A similar investigative logic is at work in Ex-Offenders, but in this more recent work Goldblatt achieves a previously unseen level of poignancy—even rough beauty. These larger prints, tonally dense and rich in detail, show his technical prowess. Dialing in on the sitters’ wary faces, they are also his most startling portraits to date, as in Adellah Snape on the Hagley Road, Birmingham where she worked as a prostitute, 13 September 2014. Snape, a seemingly ordinary woman, is transfixing, as she gazes squarely from the frame. For the series, Goldblatt contacted ex-offenders through prison rehabilitation organizations and paid his subjects 800 South African rand (approximately fifty-eight dollars) for a photograph and an interview at the scenes of their crimes. These banal locations, Darling Street in downtown Cape Town, or the banks of the Thames River—in 2012, he extended the project to England—draw the figures into otherworldly depths of emotion, and remain consistent with Goldblatt’s longtime interest in physical sites of violence and trauma.

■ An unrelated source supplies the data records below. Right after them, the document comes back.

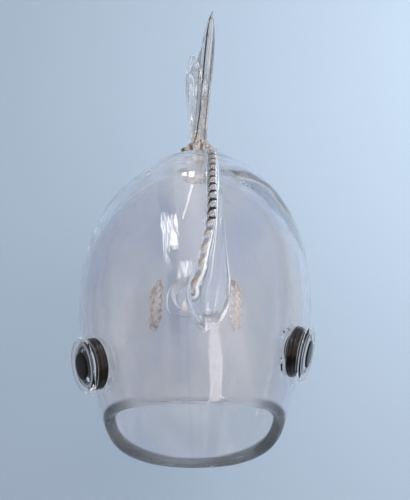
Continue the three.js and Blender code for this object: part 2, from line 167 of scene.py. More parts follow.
def arc(x, y, radius, start, end, steps):
    angles = np.radians(np.linspace(start, end, steps + 1))
    return [(x + radius * math.cos(angle), y + radius * math.sin(angle)) for angle in angles]


# ------------------------------------------------------------------ mesh making
UNFUSED = 9.0  # fuse value of a point far from every other piece
REACH = 6.0  # how far off another piece is looked for


class Piece:
    """A closed surface kept in the fish frame (mm) until it is linked."""

    def __init__(self, name, points, faces, attributes=None):
        self.name = name
        attributes = attributes or {}
        self.bm = bm = bmesh.new()
        layers = [bm.verts.layers.float.new(key) for key in attributes]
        verts = []
        for i, point in enumerate(points):
            vert = bm.verts.new(point)
            for values, layer in zip(attributes.values(), layers):
                vert[layer] = float(values[i])
            verts.append(vert)
        for face in faces:
            try:
                bm.faces.new([verts[i] for i in face])
            except ValueError:
                pass  # guards against a face that the boolean union returns twice
        bmesh.ops.remove_doubles(bm, verts=bm.verts, dist=0.004)
        bmesh.ops.dissolve_degenerate(bm, edges=bm.edges, dist=1e-4)
        loose = [vert for vert in bm.verts if not vert.link_faces]
        bmesh.ops.delete(bm, geom=loose, context="VERTS")
        self.refresh()

    def refresh(self):
        bmesh.ops.recalc_face_normals(self.bm, faces=self.bm.faces)
        self.bm.verts.ensure_lookup_table()
        self.tree = BVHTree.FromBMesh(self.bm)
        self.fuse = np.full(len(self.bm.verts), UNFUSED)

    def points(self):
        return np.array([vert.co for vert in self.bm.verts], float)

    def depth_of(self, points):
        """Signed distance of points to this piece, negative inside."""
        depths = np.full(len(points), UNFUSED)
        own = self.points()
        low = own.min(0) - REACH
        high = own.max(0) + REACH
        for i in np.where(((points > low) & (points < high)).all(1))[0]:
            point = Vector(points[i])
            nearest, normal, _, distance = self.tree.find_nearest(point, REACH)
            if nearest is not None:
                depths[i] = distance if (point - nearest).dot(normal) > 0 else -distance
        return depths

    def fused_to(self, *others):
        """Keeps the least distance of every point to the pieces this one is fused to."""
        points = self.points()
        for other in others:
            self.fuse = np.minimum(self.fuse, other.depth_of(points))

    def link(self, node, slot, material):
        mesh = bpy.data.meshes.new(self.name)
        self.bm.to_mesh(mesh)
        mesh.vertices.foreach_set("co", to_row(self.points()).astype(np.float32).ravel())
        fuse = mesh.attributes.new("fuse", "FLOAT", "POINT")
        fuse.data.foreach_set("value", self.fuse.astype(np.float32))
        mesh.polygons.foreach_set("use_smooth", [True] * len(mesh.polygons))
        mesh.materials.append(material)
        mesh.update()
        ob = bpy.data.objects.new(self.name, mesh)
        scene.collection.objects.link(ob)
        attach(ob, "root")
        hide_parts(node)


def grid(points):
    """Points (rows, around, 3) to vertices and quads, closed around."""
    rows, columns, _ = points.shape
    row, column = np.meshgrid(np.arange(rows - 1), np.arange(columns), indexing="ij")
    here = row * columns + column
    beside = row * columns + (column + 1) % columns
    faces = np.stack([here, beside, beside + columns, here + columns], -1).reshape(-1, 4)
    return points.reshape(-1, 3), faces.tolist()


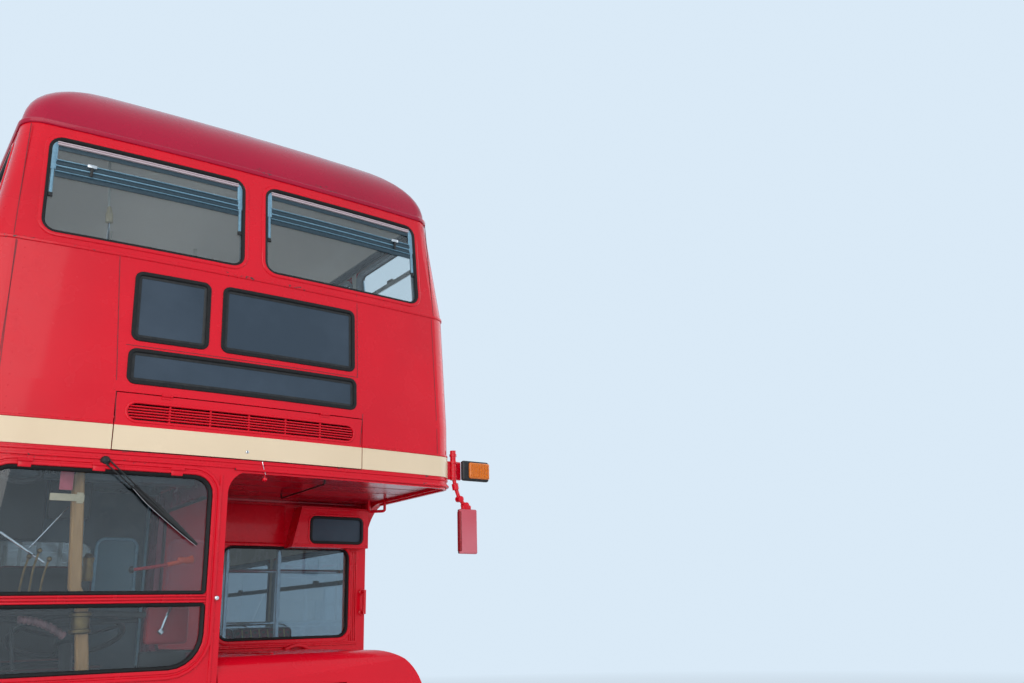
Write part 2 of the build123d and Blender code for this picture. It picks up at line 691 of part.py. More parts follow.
cab -= rounded_x(CAB_NEAR_WINDOW_Y, CAB_SIDE_WINDOW_Z, WINDOW_R, near_x)
door_opening_y = (DOOR_Y[0] + DOOR_LAP, DOOR_Y[1] - DOOR_LAP)
door_opening_z = (DOOR_Z[0] + DOOR_LAP, DOOR_Z[1] - DOOR_LAP)
cab -= block((-FAR, -HALF_WIDTH / 2), door_opening_y, door_opening_z)
save("cab_shell", cab)
near_pane_x = (CAB_INNER_X - SKIN - GLASS_T, CAB_INNER_X - SKIN)
pane_x = grown(SCREEN_X, POCKET - GLASS_GAP)
cab_panes = [glass_layer & block(pane_x, AHEAD, grown(z, -GLASS_GAP)) for z in screen_pockets]
cab_panes.append(side_pane(CAB_QUARTER_Y, CAB_SIDE_WINDOW_Z, -1, glass_layer))
cab_panes.append(rounded_x(CAB_NEAR_WINDOW_Y, CAB_SIDE_WINDOW_Z, WINDOW_R, near_pane_x))
save("cab_glazing", *cab_panes)

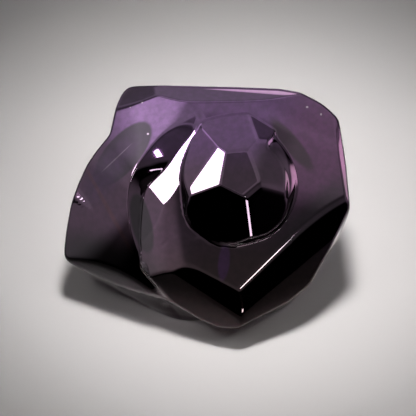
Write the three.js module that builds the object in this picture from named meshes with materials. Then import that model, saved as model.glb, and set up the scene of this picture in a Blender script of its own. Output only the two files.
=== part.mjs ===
// A rainbow obsidian freeform: one lump of volcanic glass, ground and polished by hand.
// A faceted dome stands in a swept bowl, a pointed petal with a V-shaped band lies below it,
// and a wide lobe spreads to the left. The stone rests on the flat spot ground under it.
//
// Millimetres, +Z up, the carved face looks towards -Y and up. The origin is on the table,
// under the middle of the stone's box.
//
// The carved face is a height `w` over a leaning plane. `u` runs to the right in that plane and
// `v` runs up it, both from the dome's top. Angles are in degrees, anticlockwise from +u.
import * as THREE from 'three';

// ---- driving dimensions -------------------------------------------------------------------
const LEAN = 50;               // angle between the carved face and upright
const APEX_HEIGHT = 55;        // the dome's top above the table
const SECTORS = 120;           // divisions around the dome
const DOME_ROWS = 8;           // divisions from the dome's top to its foot
const PLATE_ROWS = 10;         // divisions from the foot to the crest
const RIM_ROWS = 8;            // divisions from the crest to the rim
const FOOT_RADIUS = 20;        // inside the dome's foot, where the dome rows end
const CREST_MIN_RADIUS = 22.5; // the crest rows keep this far out
const CREST_TO_RIM = 3;        // and this far inside the rim

// The stone's outline in the carved plane, corner by corner from the bottom point.
const OUTLINE = [
  [0, -50.7], [18.3, -40.4], [25.2, -34.5], [32, -22.4], [39, -8], [36.6, 6.9], [34.8, 22.8],
  [32, 26], [28.6, 28.6], [21.7, 32.1], [14.8, 33.3], [0, 33.9], [-24.8, 34.5], [-37.6, 34.3],
  [-40, 31.7], [-41.7, 27], [-43, 17.3], [-47.3, 12], [-50.7, 6.9], [-53.8, 0], [-56, -7],
  [-58.7, -16.2], [-60.4, -24.2], [-59.7, -26.3], [-55.5, -28.6], [-43.8, -33.8],
  [-36.9, -36.2], [-24.8, -39.5], [-16.2, -44.5], [-12.8, -46.6], [-6.6, -49.3],
];

// Width of the rounded edge along the outline, by angle.
const EDGE_ROUNDING = [
  [0, 1.6], [90, 1.6], [130, 1.2], [180, 1.6], [205, 1.2], [230, 0.8], [270, 0.6], [300, 0.8],
  [340, 1.2],
];
const EDGE_DROP = 1.4;         // the rounded edge falls this many times its width

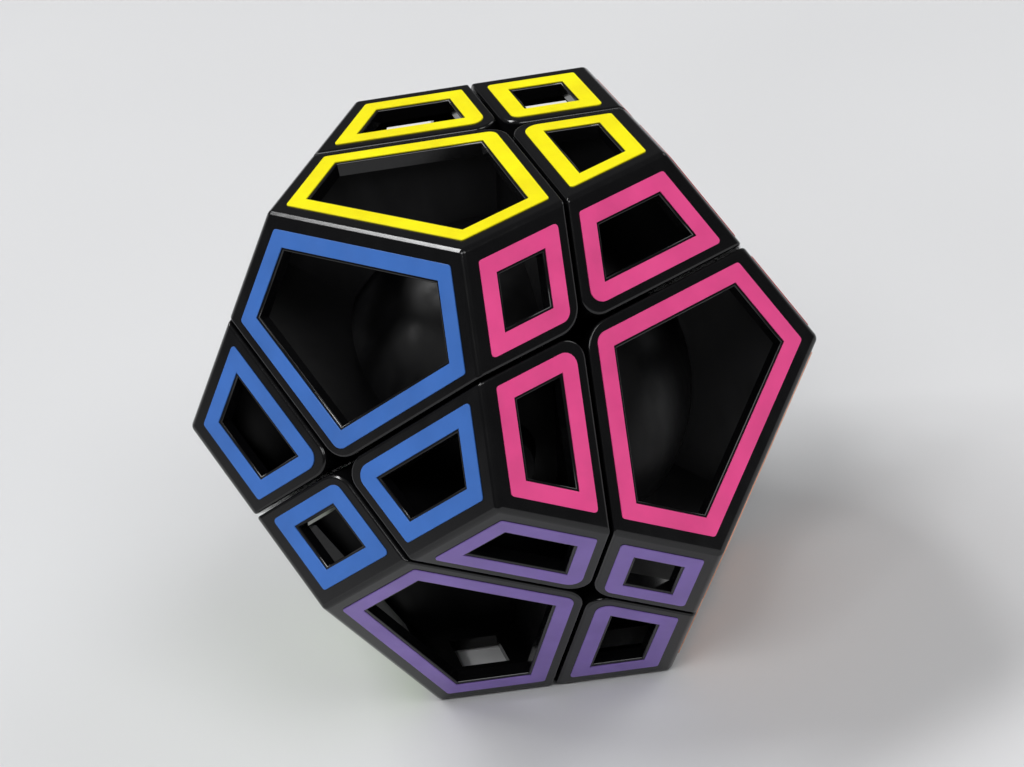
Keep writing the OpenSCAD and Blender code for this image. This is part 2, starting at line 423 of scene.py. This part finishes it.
# ---------------------------------------------------------------- floor and light
def make_floor():
    """A pale plane that the puzzle stands on."""
    corners = [(FLOOR_HALF * x, FLOOR_HALF * y, cad_low.z)
               for x, y in ((-1, -1), (1, -1), (1, 1), (-1, 1))]
    mesh = bpy.data.meshes.new("floor")
    mesh.from_pydata(corners, [], [(0, 1, 2, 3)])
    floor = bpy.data.objects.new("floor", mesh)
    bpy.context.scene.collection.objects.link(floor)
    material, tree, shader = new_material("pale_floor")
    clouds = tint(tree, noise(tree, scale=6, detail=2),
                  (0.66, 0.665, 0.675), (0.70, 0.705, 0.715))
    tree.links.new(clouds, shader.inputs["Base Color"])
    shader.inputs["Roughness"].default_value = 0.6
    floor.data.materials.append(material)


def make_sun(name, source, width, strength):
    """An even light from one direction, as broad as a soft box in degrees."""
    data = bpy.data.lights.new(name, "SUN")
    data.angle = math.radians(width)
    data.energy = strength
    light = bpy.data.objects.new(name, data)
    light.rotation_mode = "QUATERNION"
    light.rotation_quaternion = Vector(source).to_track_quat("Z", "Y")
    bpy.context.scene.collection.objects.link(light)


def make_key_strip():
    """A strip of four suns, where the edge between the yellow and blue faces mirrors
    them into the camera."""
    side = -0.578
    outward = math.sqrt(1 - side ** 2)
    for index, turn in enumerate((84, 96, 108, 120)):
        angle = math.radians(turn)
        source = (side, outward * math.cos(angle), outward * math.sin(angle))
        make_sun(f"key_{index}", source, width=10, strength=0.48)


def make_world(stops):
    """Grey surroundings; each stop is the height of a direction, 0 straight down and
    1 straight up, and its light."""
    world = bpy.data.worlds.new("studio")
    world.use_nodes = True
    tree = world.node_tree
    place = add(tree, "ShaderNodeTexCoord")
    split = add(tree, "ShaderNodeSeparateXYZ")
    height = add(tree, "ShaderNodeMapRange", From_Min=-1)
    ramp = add(tree, "ShaderNodeValToRGB")
    tree.links.new(place.outputs["Generated"], split.inputs["Vector"])
    tree.links.new(split.outputs["Z"], height.inputs["Value"])
    tree.links.new(height.outputs["Result"], ramp.inputs["Fac"])
    tree.links.new(ramp.outputs["Color"], tree.nodes["Background"].inputs["Color"])
    elements = ramp.color_ramp.elements
    while len(elements) < len(stops):
        elements.new(1.0)
    for element, (rise, light) in zip(elements, stops):
        element.position = rise
        element.color = (light, light, 1.02 * light, 1)
    bpy.context.scene.world = world


# ---------------------------------------------------------------- camera
def make_camera():
    """At the photograph's viewing angle: its place and its roll, aimed at the puzzle."""
    place = Vector((8.096, -8.976, 7.065)) * CUBE_UNIT
    back = place.normalized()
    # What is upright in the picture, in the axes of the cube
    upright = STAND @ Vector((0.870, 0.191, 0.454))
    right = upright.cross(back).normalized()
    up = back.cross(right)
    data = bpy.data.cameras.new("camera")
    data.lens = 93.0
    data.sensor_width = 36.0
    data.clip_start = 0.01
    camera = bpy.data.objects.new("camera", data)
    turn = Matrix((right, up, back)).transposed()
    camera.matrix_world = Matrix.Translation(place) @ turn.to_4x4()
    bpy.context.scene.collection.objects.link(camera)
    bpy.context.scene.camera = camera


make_floor()
make_world([(0.5, 0.74), (0.545, 0.74), (0.595, 0.09), (1.0, 0.14)])
make_key_strip()
make_sun("front", (0.15, -0.60, 0.785), width=26, strength=0.85)
make_sun("side", (0.60, -0.10, 0.80), width=30, strength=0.8)
make_sun("back", (0.35, 0.75, 0.55), width=30, strength=0.5)
make_camera()

bpy.context.scene.view_settings.view_transform = "Standard"
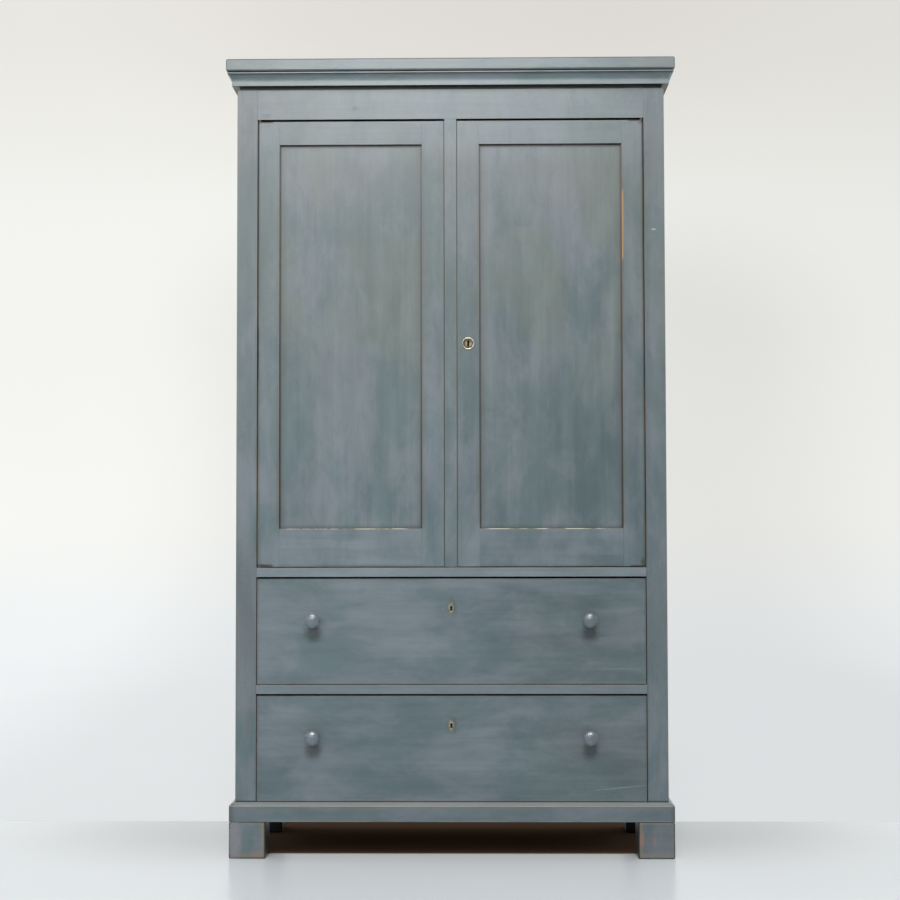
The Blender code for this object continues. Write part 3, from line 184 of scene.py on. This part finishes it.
class Graph:
    """A material whose nodes are written as plain calls."""

    def __init__(self, name):
        self.material = bpy.data.materials.new(name)
        self.material.use_nodes = True
        self.tree = self.material.node_tree
        self.tree.nodes.clear()
        output = self.tree.nodes.new("ShaderNodeOutputMaterial")
        self.shader = self.tree.nodes.new("ShaderNodeBsdfPrincipled")
        self.tree.links.new(self.shader.outputs[0], output.inputs[0])
        coordinates = self.tree.nodes.new("ShaderNodeTexCoord")
        self.place = coordinates.outputs["Object"]
        self.facing = coordinates.outputs["Normal"]
        self.parts = {}

    def put(self, socket, value):
        if isinstance(value, bpy.types.NodeSocket):
            self.tree.links.new(value, socket)
        elif hasattr(value, "__len__") and len(value) == 3 and len(socket.default_value) == 4:
            socket.default_value = (*value, 1.0)
        else:
            socket.default_value = value

    def add(self, kind, values, **settings):
        node = self.tree.nodes.new(kind)
        for key, value in settings.items():
            setattr(node, key, value)
        for key, value in values.items():
            self.put(node.inputs[key], value)
        return node

    def math(self, operation, *values):
        return self.add("ShaderNodeMath", dict(enumerate(values)), operation=operation).outputs[0]

    def product(self, *values):
        total = values[0]
        for value in values[1:]:
            total = self.math("MULTIPLY", total, value)
        return total

    def total(self, *values):
        total = values[0]
        for value in values[1:]:
            total = self.math("ADD", total, value)
        return total

    def vector(self, operation, *values):
        return self.add("ShaderNodeVectorMath", dict(enumerate(values)), operation=operation).outputs[0]

    def span(self, value, low, high, to_low=0.0, to_high=1.0):
        return self.add("ShaderNodeMapRange", {0: value, 1: low, 2: high, 3: to_low, 4: to_high},
                        interpolation_type="SMOOTHSTEP").outputs[0]

    def mix(self, share, first, second, kind="MIX"):
        node = self.tree.nodes.new("ShaderNodeMix")
        node.data_type = "RGBA"
        node.blend_type = kind
        self.put(node.inputs[0], share)
        self.put(node.inputs[6], first)
        self.put(node.inputs[7], second)
        return node.outputs[2]

    def noise(self, scale, shift=(0.0, 0.0, 0.0), detail=2.0, rough=0.5, distort=0.0):
        spread = self.vector("MULTIPLY_ADD", self.place, scale, shift)
        return self.add("ShaderNodeTexNoise", {"Vector": spread, "Scale": 1.0, "Detail": detail,
                                               "Roughness": rough, "Distortion": distort}).outputs[0]

    def axis(self, index, source="place"):
        if source not in self.parts:
            self.parts[source] = self.add("ShaderNodeSeparateXYZ", {0: getattr(self, source)})
        return self.parts[source].outputs[index]

    def scaled(self, color, share):
        grey = self.add("ShaderNodeCombineColor", {0: share, 1: share, 2: share}).outputs[0]
        return self.mix(1.0, color, grey, "MULTIPLY")

    def bump(self, height, distance, strength):
        bump = self.add("ShaderNodeBump", {"Height": height, "Distance": distance, "Strength": strength})
        self.put(self.shader.inputs["Normal"], bump.outputs[0])


def along(axis, scales):
    """Scales of a pattern that is drawn out along one axis."""
    return tuple(scales[0] if i == axis else scales[1] for i in range(3))


def some_shift():
    return tuple(seeds.uniform(0, 50) for _ in range(3))


def edge_share(g, edge, patches):
    """How much one marked edge shows: full on its line, gone at its reach, and only between its ends."""
    axis, place, side, reach, amount, start, end = edge
    away = g.math("MULTIPLY", g.math("SUBTRACT", g.axis(axis), place), float(side))
    share = [g.span(away, 0.0, reach, amount, 0.0), g.math("GREATER_THAN", away, -EDGE_OVERLAP), patches]
    other = g.axis(2 - axis)
    if start is not None:
        share.append(g.span(other, start, start + END_SOFTNESS))
        share.append(g.span(other, end, end - END_SOFTNESS))
    return g.product(*share)


def spot_share(g, spot, wobble):
    """A soft-edged oval mark on the front."""
    x, z, half_wide, half_high, soft, *slope = spot
    beside = g.math("SUBTRACT", g.axis(0), x)
    above = g.math("SUBTRACT", g.axis(2), z)
    if slope:
        above = g.math("SUBTRACT", above, g.product(beside, slope[0]))
    across, up = g.math("DIVIDE", beside, half_wide), g.math("DIVIDE", above, half_high)
    away = g.math("SQRT", g.total(g.product(across, across), g.product(up, up)))
    return g.span(g.total(away, wobble), 1.0 + soft, 1.0 - soft)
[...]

While Goldblatt remains committed to the power of place—the “structure of things” in society—Ex-Offenders suggests an intergenerational dialogue with younger photographers. Goldblatt founded the Market Photo Workshop in Johannesburg in 1989, and the bracing portraiture of such alumni as Zanele Muholi, Sabelo Mlangeni, and the late Thabiso Sekgala, to name a few, echos Goldblatt’s precise balance between banality and intensity, but commits more fully to portraiture as a means of framing postapartheid South Africa. The calm empathy of Ex-Offenders shows that, even now, Goldblatt’s practice continues to evolve—and to provoke, though images, the resonant questions he asks of his viewers: “Could they be my children or grandchildren? Are they you or me? How did they come to do this? What are their lives?”
David Goldblatt is on view at Pace/MacGill in New York through October 29, 2016.